Exercise objective: Gather every line in the records below that contains the word "with".

Material shown:
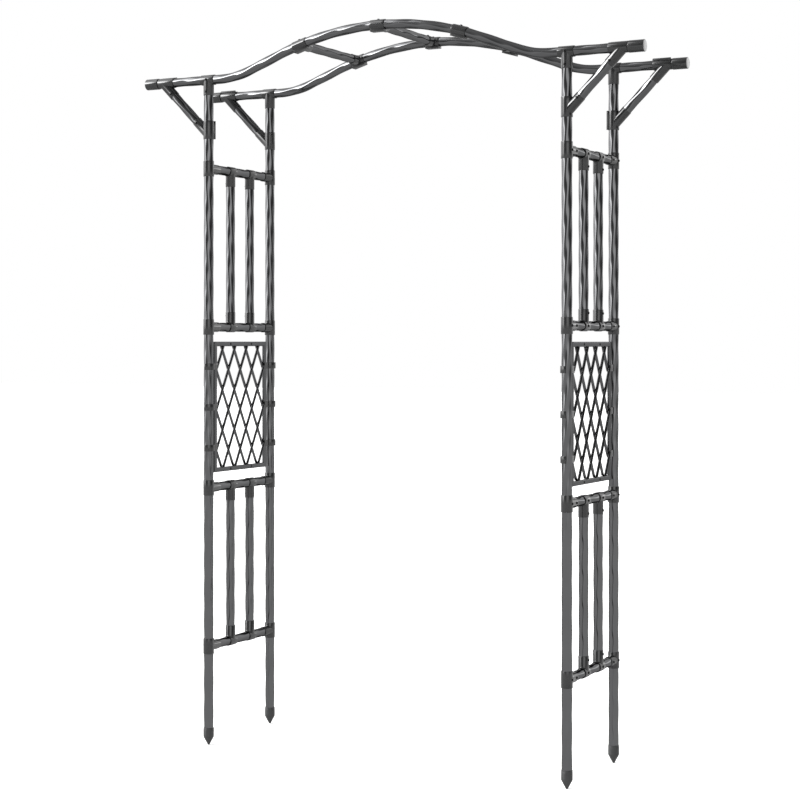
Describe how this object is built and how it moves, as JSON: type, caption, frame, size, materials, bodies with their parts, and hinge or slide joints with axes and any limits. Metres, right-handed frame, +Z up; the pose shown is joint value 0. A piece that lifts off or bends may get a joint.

* * *

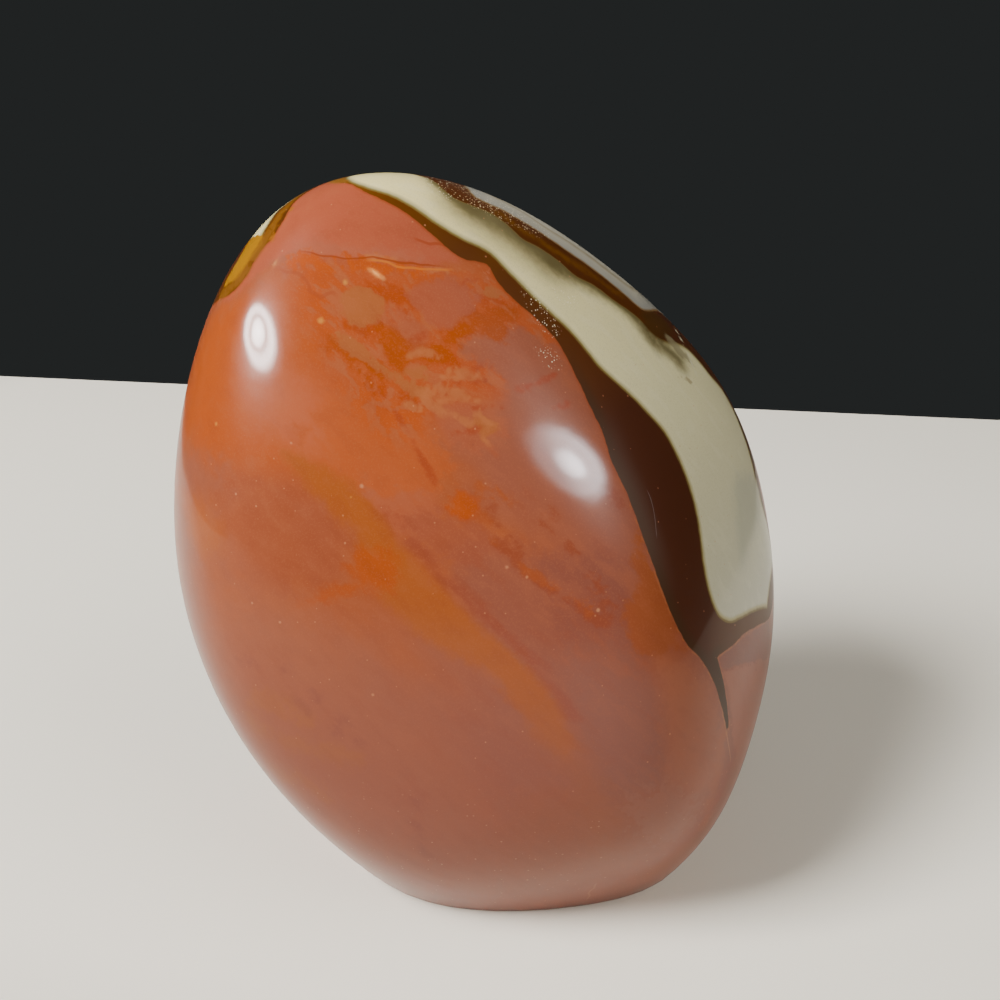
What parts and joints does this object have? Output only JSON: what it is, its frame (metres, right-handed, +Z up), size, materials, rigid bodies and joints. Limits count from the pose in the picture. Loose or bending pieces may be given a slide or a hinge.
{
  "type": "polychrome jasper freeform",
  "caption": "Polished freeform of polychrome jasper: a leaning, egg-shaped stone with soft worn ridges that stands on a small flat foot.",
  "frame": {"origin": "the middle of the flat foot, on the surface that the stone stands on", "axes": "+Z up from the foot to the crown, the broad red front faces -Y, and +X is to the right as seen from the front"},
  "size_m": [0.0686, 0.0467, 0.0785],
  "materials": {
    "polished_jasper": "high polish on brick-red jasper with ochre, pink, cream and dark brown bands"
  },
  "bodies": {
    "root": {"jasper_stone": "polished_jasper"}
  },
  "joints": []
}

---

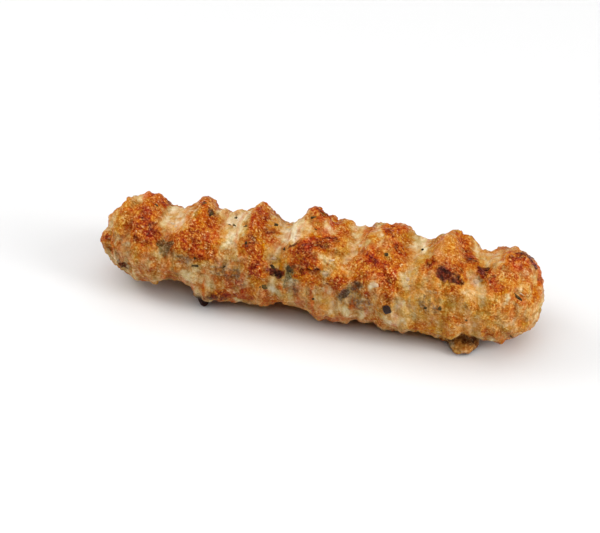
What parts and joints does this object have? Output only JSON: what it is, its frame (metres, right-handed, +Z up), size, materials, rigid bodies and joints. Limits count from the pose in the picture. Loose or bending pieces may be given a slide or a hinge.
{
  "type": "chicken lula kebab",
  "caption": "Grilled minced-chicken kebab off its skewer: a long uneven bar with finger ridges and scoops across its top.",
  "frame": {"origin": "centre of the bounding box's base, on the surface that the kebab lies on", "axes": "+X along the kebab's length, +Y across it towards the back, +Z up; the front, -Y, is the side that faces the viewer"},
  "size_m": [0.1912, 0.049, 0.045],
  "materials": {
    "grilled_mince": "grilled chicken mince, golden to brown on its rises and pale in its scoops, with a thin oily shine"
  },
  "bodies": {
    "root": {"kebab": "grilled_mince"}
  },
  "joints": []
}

Solution to the problem:
Describe how this object is built and how it moves, as JSON: type, caption, frame, size, materials, bodies with their parts, and hinge or slide joints with axes and any limits. Metres, right-handed frame, +Z up; the pose shown is joint value 0. A piece that lifts off or bends may get a joint.
  "caption": "Polished freeform of polychrome jasper: a leaning, egg-shaped stone with soft worn ridges that stands on a small flat foot.",
    "polished_jasper": "high polish on brick-red jasper with ochre, pink, cream and dark brown bands"
  "caption": "Grilled minced-chicken kebab off its skewer: a long uneven bar with finger ridges and scoops across its top.",
    "grilled_mince": "grilled chicken mince, golden to brown on its rises and pale in its scoops, with a thin oily shine"